The Instrument Conditions Awareness Recognition and Understanding System (ICARUS) is a smart View-Limiting Device (VLD). Such devices are utilized by civilian Certified Flight Instructors/Instrument (CFIIs) and military Instructor Pilots (IPs) to train student pilots in the high art of competently controlling and navigating aircraft solely by reference to flight-instruments under Instrument Meteorological Conditions (IMC)—such as those occasioned by clouds, fog, haze, heavy rain, blowing snow, and dust.

By virtue of its ability to rapidly change opacity, the ICARUS smart VLD allows flight-instructors to alter student pilots’ in-flight visibility, thereby creating dynamic, scenario-based flight-training environments. The ICARUS device's polymer dispersed liquid-crystal visor cutout is controlled by an App or manually via a power control unit manipulated by the CFII/IP. The device can be tailored to any airframe and weighs a scant 2.5-ounces.

Developed in 2014 and patented in 2016, the ICARUS device is currently utilized by numerous civilian flight-schools, law-enforcement agencies, and Part 135 air-taxi and air-ambulance operators. Whether applied to primary IFR training or professional pilots’ recurrent training events, the ICARUS device is eminently effective and conducive to use in aircraft as disparate as Cessna’s 172 Skyhawk, Gulfstream’s G-650, and the U.S. Army’s LUH-72A Lakota.

For Army Aviators, the ICARUS device promises to improve three key aspects of instrument training. During Inadvertent Instrument Meteorological Conditions (IIMC) training events, ICARUS simulates rapid reductions in pilot visibility, thereby evoking the startle effect and forcing emergency transitions to instrument flight. Secondly, the ICARUS device enhances IFR proficiency by mimicking real world weather conditions during practice IFR approaches. Finally, by replicating marginal visibility conditions, the ICARUS device allows CFIIs/IPs to assess students’ IFR decision-making skills—a salient component of Pilot-in-Command (PIC) check rides.

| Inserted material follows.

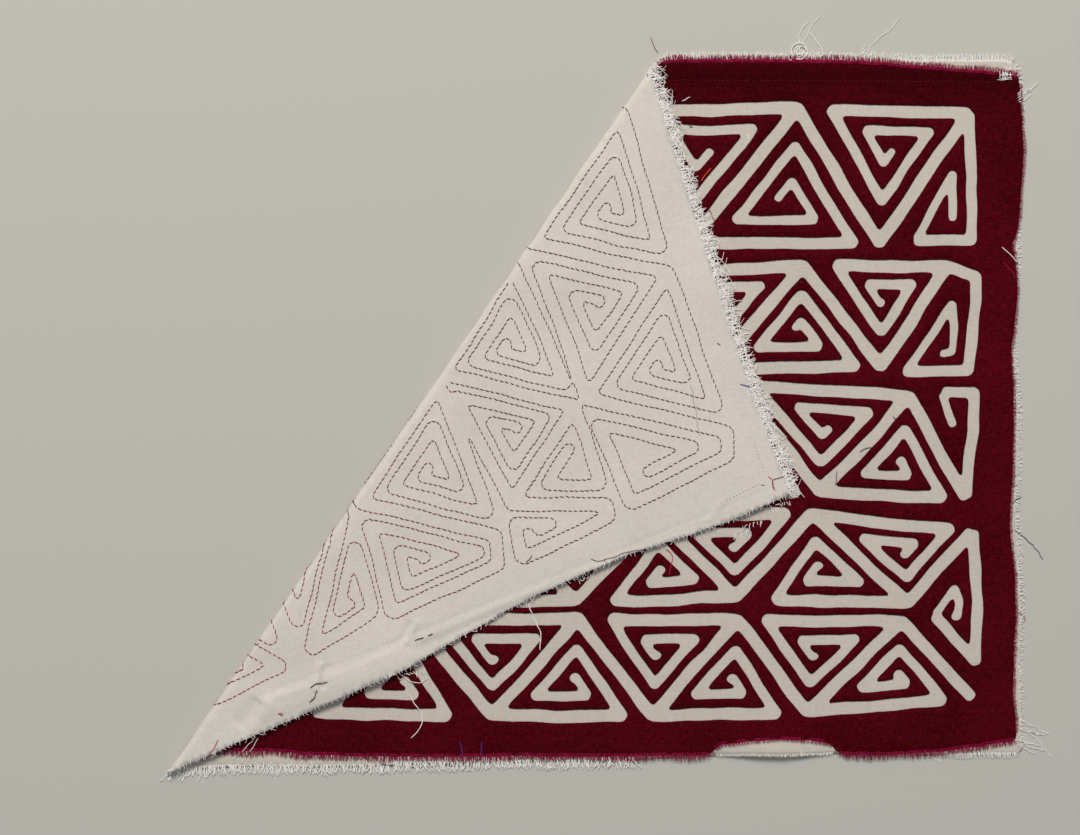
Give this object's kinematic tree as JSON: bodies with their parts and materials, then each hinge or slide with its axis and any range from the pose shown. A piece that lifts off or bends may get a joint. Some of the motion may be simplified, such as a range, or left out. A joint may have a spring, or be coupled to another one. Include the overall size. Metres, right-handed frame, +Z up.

At a per-unit cost of $1,250, the ICARUS device is within the fiscal purview of even small flight-schools. What’s more, the system’s superiority to conventional IFR training hoods—dove-gray horrors despised in equal measure by the greenest student-pilots and saltiest ATPs —is apt to spark interest and enthusiasm amongst both instrument students and CFIIs, in so doing, driving up flying hours, training quality, check-ride performance, and bottom-line.